Problem details: Where the string "then" occurs in the material below, report the whole line.

Records provided:

• • •

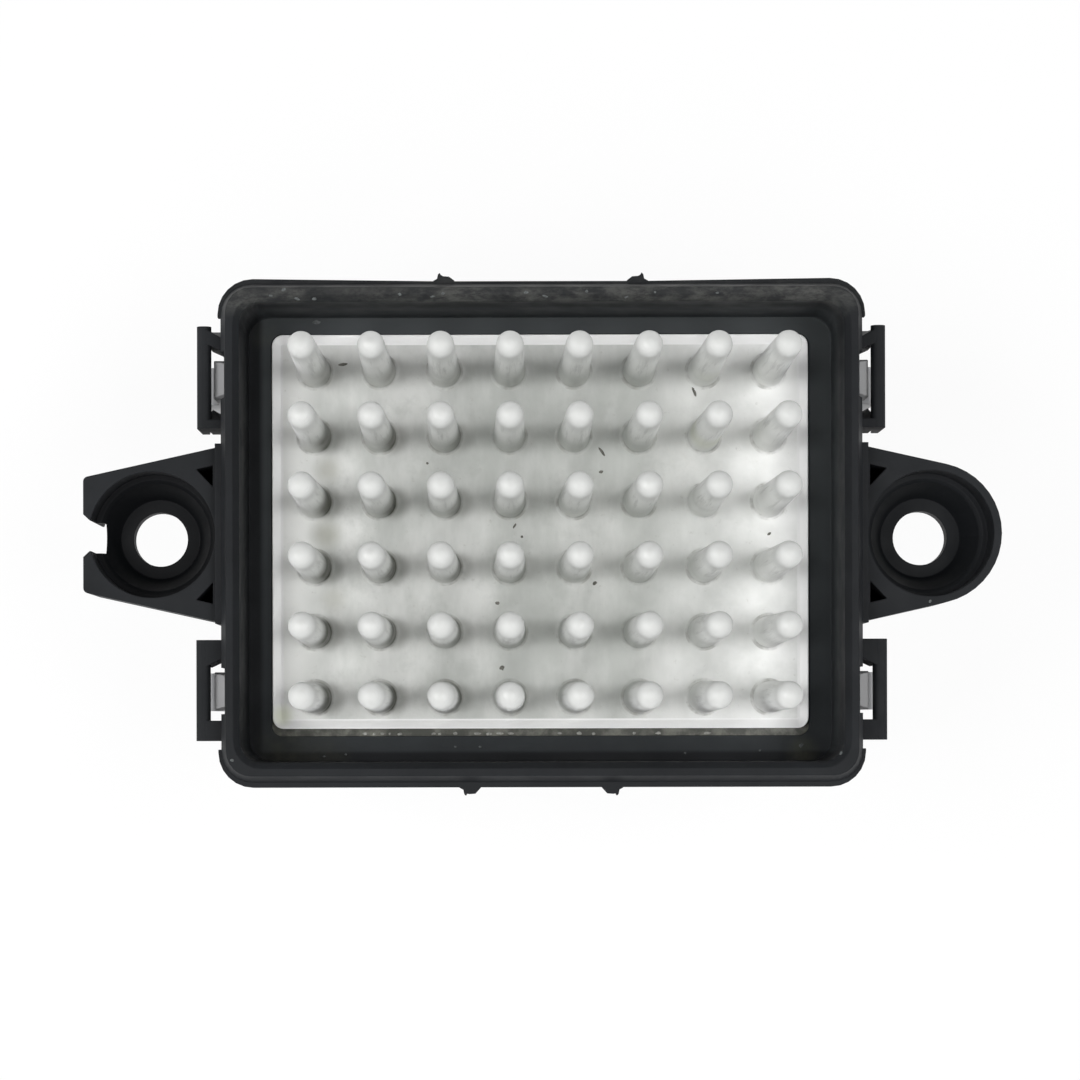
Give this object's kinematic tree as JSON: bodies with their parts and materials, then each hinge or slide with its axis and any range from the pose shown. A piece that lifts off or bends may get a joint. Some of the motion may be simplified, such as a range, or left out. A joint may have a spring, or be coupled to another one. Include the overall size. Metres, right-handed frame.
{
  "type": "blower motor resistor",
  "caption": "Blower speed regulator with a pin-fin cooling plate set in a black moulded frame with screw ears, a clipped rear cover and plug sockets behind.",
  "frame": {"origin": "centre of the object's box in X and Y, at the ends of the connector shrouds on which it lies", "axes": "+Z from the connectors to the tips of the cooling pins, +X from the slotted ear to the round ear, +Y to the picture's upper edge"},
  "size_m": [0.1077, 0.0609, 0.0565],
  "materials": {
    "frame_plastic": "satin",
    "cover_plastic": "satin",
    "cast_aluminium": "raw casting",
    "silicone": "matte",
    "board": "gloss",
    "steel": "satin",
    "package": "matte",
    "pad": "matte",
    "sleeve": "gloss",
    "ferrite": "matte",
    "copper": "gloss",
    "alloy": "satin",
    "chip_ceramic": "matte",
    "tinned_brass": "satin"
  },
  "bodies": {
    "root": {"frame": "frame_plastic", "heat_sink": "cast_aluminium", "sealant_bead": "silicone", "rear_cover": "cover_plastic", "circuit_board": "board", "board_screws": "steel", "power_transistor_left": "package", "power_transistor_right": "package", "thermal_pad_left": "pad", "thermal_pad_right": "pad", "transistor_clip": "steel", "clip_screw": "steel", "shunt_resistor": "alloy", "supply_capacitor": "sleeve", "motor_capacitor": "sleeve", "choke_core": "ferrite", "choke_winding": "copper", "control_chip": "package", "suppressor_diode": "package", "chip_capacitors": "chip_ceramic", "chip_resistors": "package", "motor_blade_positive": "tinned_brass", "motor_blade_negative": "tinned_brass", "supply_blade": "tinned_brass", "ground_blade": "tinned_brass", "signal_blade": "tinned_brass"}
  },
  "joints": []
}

• • •

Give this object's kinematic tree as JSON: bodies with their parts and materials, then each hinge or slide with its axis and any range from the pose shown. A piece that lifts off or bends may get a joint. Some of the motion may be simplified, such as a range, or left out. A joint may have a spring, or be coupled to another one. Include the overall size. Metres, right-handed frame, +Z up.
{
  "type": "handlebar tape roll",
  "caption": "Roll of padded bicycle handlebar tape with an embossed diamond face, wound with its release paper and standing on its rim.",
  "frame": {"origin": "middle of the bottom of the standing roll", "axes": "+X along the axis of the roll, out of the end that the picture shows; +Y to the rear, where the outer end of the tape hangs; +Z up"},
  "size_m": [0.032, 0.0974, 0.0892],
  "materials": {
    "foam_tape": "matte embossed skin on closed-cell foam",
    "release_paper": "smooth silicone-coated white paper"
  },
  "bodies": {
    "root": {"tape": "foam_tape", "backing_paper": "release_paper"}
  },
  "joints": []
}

• • •

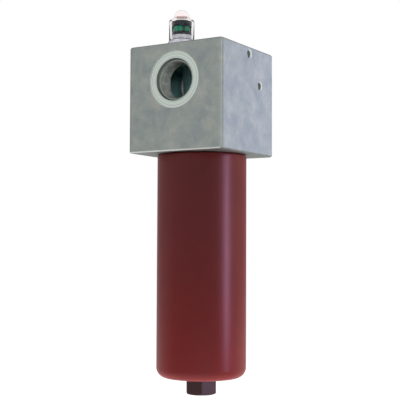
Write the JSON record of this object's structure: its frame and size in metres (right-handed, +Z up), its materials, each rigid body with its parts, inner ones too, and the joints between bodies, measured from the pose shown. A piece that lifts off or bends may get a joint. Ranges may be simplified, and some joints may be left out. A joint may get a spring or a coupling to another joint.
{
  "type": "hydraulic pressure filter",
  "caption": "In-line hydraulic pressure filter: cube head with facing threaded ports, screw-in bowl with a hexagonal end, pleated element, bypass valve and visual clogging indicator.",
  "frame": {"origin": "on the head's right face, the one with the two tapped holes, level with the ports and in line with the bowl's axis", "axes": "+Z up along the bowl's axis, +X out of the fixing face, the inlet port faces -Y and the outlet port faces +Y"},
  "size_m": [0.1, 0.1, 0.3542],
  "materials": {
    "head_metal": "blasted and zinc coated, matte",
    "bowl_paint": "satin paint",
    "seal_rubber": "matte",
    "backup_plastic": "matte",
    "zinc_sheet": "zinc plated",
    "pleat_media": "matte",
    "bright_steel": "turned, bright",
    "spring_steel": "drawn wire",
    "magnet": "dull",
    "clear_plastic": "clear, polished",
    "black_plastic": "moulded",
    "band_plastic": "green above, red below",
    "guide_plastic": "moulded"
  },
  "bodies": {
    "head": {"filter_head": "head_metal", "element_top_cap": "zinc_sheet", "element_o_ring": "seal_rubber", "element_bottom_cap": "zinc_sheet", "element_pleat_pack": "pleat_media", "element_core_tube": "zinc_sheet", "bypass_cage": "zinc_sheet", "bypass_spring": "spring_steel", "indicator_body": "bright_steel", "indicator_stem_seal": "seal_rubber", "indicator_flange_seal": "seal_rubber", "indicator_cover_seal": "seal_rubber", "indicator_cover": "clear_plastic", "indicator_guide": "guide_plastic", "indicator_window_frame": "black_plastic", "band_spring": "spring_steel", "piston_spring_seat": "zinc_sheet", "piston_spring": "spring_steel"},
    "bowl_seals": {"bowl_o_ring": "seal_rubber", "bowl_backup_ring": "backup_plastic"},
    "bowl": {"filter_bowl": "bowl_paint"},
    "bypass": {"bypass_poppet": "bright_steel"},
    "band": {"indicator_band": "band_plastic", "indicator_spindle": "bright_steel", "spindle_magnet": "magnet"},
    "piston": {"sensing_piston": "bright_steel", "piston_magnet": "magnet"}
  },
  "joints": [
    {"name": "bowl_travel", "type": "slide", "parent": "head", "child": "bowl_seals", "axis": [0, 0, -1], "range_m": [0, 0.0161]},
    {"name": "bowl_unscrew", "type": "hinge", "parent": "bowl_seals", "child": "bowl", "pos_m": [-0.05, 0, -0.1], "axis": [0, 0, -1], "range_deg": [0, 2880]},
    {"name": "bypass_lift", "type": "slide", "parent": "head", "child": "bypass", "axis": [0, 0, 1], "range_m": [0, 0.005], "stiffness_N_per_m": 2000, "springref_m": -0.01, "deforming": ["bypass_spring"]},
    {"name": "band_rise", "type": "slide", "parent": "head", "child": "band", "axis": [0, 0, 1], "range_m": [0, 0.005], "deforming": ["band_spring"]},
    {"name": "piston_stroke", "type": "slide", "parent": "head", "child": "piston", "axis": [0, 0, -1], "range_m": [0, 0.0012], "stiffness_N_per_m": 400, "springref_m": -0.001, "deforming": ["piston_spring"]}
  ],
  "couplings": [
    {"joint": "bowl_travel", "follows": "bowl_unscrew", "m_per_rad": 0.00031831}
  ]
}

• • •

The output:
Give this object's kinematic tree as JSON: bodies with their parts and materials, then each hinge or slide with its axis and any range from the pose shown. A piece that lifts off or bends may get a joint. Some of the motion may be simplified, such as a range, or left out. A joint may have a spring, or be coupled to another one. Include the overall size. Metres, right-handed frame.
Give this object's kinematic tree as JSON: bodies with their parts and materials, then each hinge or slide with its axis and any range from the pose shown. A piece that lifts off or bends may get a joint. Some of the motion may be simplified, such as a range, or left out. A joint may have a spring, or be coupled to another one. Include the overall size. Metres, right-handed frame, +Z up.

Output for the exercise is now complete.